Barkeley, 28, produces the Daily Currant with the help of just a single freelancer. Material for his riffs, he says, comes from his reading diet, which consists of the New York Times, The Washington Post, the Financial Times, the Economist and the like. “I just try to satirize the things that I read,” says Barkeley, which results in joke-posts that are a bit higher brow than the offerings from The Onion, he says.
The elevated-brow content in the Krugman piece comes right here:
The filing says that Krugman got into credit card trouble in 2004 after racking up $84,000 in a single month on his American Express black card in pursuit of rare Portuguese wines and 19th century English cloth.References to Portuguese wine and English cloth weren’t plucked from a comedic riff. David Ricardo, the great English political economist, cited those two products in laying out the theory of comparative advantage, which would become a philosophical pillar of free trade. Krugman’s bio is thick on the economics of international trade.

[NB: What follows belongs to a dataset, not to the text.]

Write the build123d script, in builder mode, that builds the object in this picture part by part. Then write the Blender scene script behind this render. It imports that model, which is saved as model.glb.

“The idea that he would rack up a bill on Portuguese wine and English cloth is the giveaway,” says Barkeley. A giveaway that the folks at Breitbart.com and Prudent Investor somehow failed to spot, to the eternal embarrassment of their university economics professors.

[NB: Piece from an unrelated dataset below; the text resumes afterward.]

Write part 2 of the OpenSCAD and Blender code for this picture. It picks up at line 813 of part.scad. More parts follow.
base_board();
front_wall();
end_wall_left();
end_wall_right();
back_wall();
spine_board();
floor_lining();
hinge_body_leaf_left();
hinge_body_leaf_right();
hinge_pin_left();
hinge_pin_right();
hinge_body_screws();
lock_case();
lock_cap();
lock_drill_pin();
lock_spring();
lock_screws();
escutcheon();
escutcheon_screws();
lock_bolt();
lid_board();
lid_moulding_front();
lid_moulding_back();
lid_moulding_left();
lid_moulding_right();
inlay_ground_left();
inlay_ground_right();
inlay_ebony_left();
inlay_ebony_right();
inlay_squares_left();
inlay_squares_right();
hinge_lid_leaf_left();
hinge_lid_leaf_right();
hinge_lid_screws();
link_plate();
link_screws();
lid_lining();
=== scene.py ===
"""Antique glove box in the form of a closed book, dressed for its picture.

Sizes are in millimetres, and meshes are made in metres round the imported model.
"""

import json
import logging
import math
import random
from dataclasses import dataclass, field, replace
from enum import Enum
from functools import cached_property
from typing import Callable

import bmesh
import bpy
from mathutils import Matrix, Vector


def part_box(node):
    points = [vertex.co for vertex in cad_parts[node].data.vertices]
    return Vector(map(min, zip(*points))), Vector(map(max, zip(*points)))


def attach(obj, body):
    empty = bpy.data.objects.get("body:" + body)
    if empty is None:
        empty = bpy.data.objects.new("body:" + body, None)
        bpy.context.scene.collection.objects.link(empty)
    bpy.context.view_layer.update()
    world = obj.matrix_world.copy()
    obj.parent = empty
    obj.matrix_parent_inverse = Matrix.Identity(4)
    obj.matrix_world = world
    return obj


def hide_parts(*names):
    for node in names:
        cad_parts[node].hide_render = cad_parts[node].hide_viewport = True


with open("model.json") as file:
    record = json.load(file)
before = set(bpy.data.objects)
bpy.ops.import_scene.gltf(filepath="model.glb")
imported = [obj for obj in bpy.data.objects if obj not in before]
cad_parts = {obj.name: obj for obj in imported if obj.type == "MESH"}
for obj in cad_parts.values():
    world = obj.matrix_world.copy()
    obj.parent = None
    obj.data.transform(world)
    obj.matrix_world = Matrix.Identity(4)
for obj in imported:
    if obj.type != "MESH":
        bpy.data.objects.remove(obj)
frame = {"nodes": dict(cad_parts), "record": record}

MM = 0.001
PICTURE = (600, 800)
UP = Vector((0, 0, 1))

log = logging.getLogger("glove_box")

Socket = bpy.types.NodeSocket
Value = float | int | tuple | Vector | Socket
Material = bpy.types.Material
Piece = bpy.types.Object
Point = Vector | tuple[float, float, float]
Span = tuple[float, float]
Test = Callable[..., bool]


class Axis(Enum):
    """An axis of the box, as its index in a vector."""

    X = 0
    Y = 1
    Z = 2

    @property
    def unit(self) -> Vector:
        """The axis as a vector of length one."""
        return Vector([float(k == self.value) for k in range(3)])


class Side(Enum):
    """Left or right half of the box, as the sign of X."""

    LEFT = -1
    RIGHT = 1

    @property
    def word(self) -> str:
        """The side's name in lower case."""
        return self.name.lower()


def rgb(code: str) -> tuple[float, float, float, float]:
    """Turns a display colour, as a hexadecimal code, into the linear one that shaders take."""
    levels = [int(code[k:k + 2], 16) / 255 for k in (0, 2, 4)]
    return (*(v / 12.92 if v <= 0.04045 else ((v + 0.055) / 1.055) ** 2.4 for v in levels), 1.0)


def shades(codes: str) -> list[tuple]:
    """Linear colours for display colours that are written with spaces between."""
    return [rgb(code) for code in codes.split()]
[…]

Journos’ failure to pick up on a nicely threaded comparative-advantage joke resulted in all kinds of Internet violence: Straka reports having pulled his piece within an hour of its posting; Boston.com went nuts trying to track down people who could actually take the Krugman thing off of its site; and Breitbart.com took down its piece. And! Format magazine published this stunning notice in red ink at the top of its aggregated story:
Österreich steht noch, den Euro gibt’s auch noch – doch der Ökonom und Euro-Schwarzmaler Paul Krugman schlittert in den Privatkonkurs, nachdem der Versuch, einen Ausweg aus den Schulden zu finden, gescheitert ist, berichtet “The Daily Currant”.UPDATE: It’s the footer of the Format story that actually attempts to correct things. It reads:
Die Quelle dieser “Nachricht” ist das Satire-Magazin “The Daily Currant”, der Wahrheitsgehalt der Meldung entsprechend gering.